◆ **Request**: Quote exactly, and only, the lines of the material below from the line with "# floor fixings" through the line with "obj.parent = None".

◆ **Supplied material**:
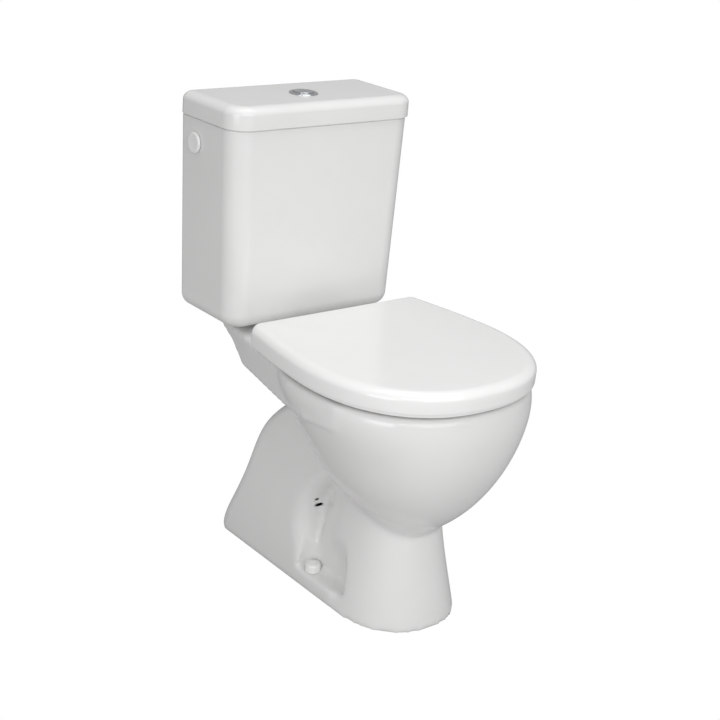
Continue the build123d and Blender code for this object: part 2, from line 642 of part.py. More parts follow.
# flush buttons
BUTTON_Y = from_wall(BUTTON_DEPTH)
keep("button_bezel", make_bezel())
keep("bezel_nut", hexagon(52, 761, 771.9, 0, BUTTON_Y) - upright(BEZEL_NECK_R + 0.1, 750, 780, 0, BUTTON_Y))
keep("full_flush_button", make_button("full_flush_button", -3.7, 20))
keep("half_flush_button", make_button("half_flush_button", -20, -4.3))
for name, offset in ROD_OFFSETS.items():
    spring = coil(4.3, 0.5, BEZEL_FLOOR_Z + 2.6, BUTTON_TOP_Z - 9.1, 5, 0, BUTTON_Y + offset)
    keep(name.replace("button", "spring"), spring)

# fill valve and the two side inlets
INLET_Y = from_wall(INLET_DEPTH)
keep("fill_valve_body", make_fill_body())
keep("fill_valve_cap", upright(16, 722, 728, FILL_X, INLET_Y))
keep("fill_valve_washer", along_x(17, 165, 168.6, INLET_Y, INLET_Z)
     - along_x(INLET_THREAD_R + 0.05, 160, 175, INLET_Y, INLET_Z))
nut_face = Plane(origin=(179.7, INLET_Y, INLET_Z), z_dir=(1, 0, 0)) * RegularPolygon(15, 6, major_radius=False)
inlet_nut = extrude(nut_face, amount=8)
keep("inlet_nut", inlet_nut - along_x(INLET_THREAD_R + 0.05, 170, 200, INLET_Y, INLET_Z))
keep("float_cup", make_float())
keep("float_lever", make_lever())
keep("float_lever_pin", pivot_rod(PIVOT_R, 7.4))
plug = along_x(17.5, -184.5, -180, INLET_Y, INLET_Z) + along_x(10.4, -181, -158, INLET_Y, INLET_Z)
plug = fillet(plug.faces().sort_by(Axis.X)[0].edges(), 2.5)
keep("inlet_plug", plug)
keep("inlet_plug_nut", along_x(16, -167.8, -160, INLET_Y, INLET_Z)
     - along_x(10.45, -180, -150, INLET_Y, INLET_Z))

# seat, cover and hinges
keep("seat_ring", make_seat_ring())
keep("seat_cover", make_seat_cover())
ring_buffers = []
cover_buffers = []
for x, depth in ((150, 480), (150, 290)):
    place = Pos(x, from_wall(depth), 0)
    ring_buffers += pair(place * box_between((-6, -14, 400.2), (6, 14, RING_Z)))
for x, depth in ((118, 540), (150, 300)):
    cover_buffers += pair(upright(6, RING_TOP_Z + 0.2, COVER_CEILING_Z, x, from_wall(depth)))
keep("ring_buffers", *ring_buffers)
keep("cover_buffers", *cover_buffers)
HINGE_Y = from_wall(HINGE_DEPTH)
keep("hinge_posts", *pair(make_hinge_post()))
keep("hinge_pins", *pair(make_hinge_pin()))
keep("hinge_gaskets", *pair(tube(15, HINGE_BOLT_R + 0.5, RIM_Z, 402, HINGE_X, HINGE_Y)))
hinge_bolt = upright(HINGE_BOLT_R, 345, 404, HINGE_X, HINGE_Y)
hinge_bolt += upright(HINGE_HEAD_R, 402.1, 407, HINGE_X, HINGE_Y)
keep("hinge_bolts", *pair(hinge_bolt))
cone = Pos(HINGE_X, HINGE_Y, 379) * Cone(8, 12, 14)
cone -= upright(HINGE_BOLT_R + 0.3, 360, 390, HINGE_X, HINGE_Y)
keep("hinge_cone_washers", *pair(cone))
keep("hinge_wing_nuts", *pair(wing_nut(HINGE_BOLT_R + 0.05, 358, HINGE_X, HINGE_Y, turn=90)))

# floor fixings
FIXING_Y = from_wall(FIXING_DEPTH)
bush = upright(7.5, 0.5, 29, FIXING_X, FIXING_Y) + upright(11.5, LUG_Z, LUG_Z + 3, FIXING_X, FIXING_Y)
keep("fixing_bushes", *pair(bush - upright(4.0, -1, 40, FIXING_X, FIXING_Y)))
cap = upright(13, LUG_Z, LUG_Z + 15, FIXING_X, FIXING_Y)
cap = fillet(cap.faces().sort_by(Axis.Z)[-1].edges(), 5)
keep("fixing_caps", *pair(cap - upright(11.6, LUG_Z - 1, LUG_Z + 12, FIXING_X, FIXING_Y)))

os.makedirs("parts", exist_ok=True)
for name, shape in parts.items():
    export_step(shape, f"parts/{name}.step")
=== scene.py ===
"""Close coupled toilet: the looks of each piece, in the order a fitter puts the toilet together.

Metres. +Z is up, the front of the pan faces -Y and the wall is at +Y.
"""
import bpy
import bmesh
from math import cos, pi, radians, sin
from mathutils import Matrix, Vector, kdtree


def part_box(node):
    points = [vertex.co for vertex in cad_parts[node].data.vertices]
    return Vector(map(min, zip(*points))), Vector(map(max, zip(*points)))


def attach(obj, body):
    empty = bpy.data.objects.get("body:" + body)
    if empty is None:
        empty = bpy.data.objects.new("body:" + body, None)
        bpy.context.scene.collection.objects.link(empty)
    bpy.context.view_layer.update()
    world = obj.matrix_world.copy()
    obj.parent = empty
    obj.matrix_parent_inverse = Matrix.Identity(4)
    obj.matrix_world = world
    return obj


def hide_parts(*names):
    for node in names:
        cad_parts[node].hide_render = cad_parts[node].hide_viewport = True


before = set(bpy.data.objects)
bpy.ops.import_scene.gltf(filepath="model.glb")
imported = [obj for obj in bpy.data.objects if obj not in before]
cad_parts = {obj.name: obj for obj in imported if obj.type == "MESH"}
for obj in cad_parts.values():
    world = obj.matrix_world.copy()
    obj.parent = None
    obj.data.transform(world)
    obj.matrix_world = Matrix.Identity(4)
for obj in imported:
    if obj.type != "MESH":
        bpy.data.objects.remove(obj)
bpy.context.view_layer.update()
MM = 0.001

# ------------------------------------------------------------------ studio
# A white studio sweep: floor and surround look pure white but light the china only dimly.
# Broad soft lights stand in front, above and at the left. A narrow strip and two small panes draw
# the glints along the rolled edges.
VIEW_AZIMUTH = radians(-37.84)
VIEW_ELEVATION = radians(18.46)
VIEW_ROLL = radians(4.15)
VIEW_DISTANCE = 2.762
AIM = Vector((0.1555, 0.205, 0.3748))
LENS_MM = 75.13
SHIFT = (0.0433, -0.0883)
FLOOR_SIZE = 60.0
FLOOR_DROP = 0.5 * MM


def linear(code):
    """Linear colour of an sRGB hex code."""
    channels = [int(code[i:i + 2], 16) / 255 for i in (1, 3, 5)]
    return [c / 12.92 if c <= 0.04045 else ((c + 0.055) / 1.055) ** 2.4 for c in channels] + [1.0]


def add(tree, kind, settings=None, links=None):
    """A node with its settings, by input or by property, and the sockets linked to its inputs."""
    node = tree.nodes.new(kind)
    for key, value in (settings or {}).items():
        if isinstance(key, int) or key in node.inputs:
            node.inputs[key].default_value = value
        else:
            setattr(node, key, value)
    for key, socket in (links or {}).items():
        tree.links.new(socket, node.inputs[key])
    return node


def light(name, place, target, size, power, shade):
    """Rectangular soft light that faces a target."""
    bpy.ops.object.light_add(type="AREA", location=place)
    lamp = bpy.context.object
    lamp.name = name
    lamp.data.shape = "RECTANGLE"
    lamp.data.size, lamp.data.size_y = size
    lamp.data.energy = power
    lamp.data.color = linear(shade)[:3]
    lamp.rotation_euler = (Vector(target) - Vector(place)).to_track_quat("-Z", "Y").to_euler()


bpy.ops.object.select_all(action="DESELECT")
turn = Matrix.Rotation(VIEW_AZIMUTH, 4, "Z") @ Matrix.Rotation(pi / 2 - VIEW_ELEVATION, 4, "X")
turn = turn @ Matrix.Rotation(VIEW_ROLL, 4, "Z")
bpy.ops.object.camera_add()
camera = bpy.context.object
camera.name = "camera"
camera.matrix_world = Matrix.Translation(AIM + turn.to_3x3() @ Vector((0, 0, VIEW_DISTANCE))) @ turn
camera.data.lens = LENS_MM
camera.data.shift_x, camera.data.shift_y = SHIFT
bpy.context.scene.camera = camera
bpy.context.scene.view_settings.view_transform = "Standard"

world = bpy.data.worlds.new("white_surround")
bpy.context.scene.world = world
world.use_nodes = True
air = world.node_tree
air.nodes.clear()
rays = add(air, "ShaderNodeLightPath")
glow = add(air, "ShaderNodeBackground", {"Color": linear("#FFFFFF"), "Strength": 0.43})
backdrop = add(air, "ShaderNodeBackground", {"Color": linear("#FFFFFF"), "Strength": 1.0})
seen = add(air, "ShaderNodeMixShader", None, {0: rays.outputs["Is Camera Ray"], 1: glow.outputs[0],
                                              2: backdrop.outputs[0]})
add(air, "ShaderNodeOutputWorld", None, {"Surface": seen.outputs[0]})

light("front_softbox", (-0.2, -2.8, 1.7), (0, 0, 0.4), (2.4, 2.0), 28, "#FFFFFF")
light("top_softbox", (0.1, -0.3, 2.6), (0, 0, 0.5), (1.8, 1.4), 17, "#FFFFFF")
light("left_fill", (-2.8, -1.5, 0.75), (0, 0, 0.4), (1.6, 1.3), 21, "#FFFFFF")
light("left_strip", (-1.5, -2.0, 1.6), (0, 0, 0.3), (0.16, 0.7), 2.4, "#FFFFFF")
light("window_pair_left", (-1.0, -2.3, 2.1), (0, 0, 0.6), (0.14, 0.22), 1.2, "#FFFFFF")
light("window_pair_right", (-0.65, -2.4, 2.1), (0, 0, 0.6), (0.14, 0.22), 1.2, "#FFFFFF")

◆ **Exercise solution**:
# floor fixings
FIXING_Y = from_wall(FIXING_DEPTH)
bush = upright(7.5, 0.5, 29, FIXING_X, FIXING_Y) + upright(11.5, LUG_Z, LUG_Z + 3, FIXING_X, FIXING_Y)
keep("fixing_bushes", *pair(bush - upright(4.0, -1, 40, FIXING_X, FIXING_Y)))
cap = upright(13, LUG_Z, LUG_Z + 15, FIXING_X, FIXING_Y)
cap = fillet(cap.faces().sort_by(Axis.Z)[-1].edges(), 5)
keep("fixing_caps", *pair(cap - upright(11.6, LUG_Z - 1, LUG_Z + 12, FIXING_X, FIXING_Y)))

os.makedirs("parts", exist_ok=True)
for name, shape in parts.items():
    export_step(shape, f"parts/{name}.step")
=== scene.py ===
"""Close coupled toilet: the looks of each piece, in the order a fitter puts the toilet together.

Metres. +Z is up, the front of the pan faces -Y and the wall is at +Y.
"""
import bpy
import bmesh
from math import cos, pi, radians, sin
from mathutils import Matrix, Vector, kdtree


def part_box(node):
    points = [vertex.co for vertex in cad_parts[node].data.vertices]
    return Vector(map(min, zip(*points))), Vector(map(max, zip(*points)))


def attach(obj, body):
    empty = bpy.data.objects.get("body:" + body)
    if empty is None:
        empty = bpy.data.objects.new("body:" + body, None)
        bpy.context.scene.collection.objects.link(empty)
    bpy.context.view_layer.update()
    world = obj.matrix_world.copy()
    obj.parent = empty
    obj.matrix_parent_inverse = Matrix.Identity(4)
    obj.matrix_world = world
    return obj


def hide_parts(*names):
    for node in names:
        cad_parts[node].hide_render = cad_parts[node].hide_viewport = True


before = set(bpy.data.objects)
bpy.ops.import_scene.gltf(filepath="model.glb")
imported = [obj for obj in bpy.data.objects if obj not in before]
cad_parts = {obj.name: obj for obj in imported if obj.type == "MESH"}
for obj in cad_parts.values():
    world = obj.matrix_world.copy()
    obj.parent = None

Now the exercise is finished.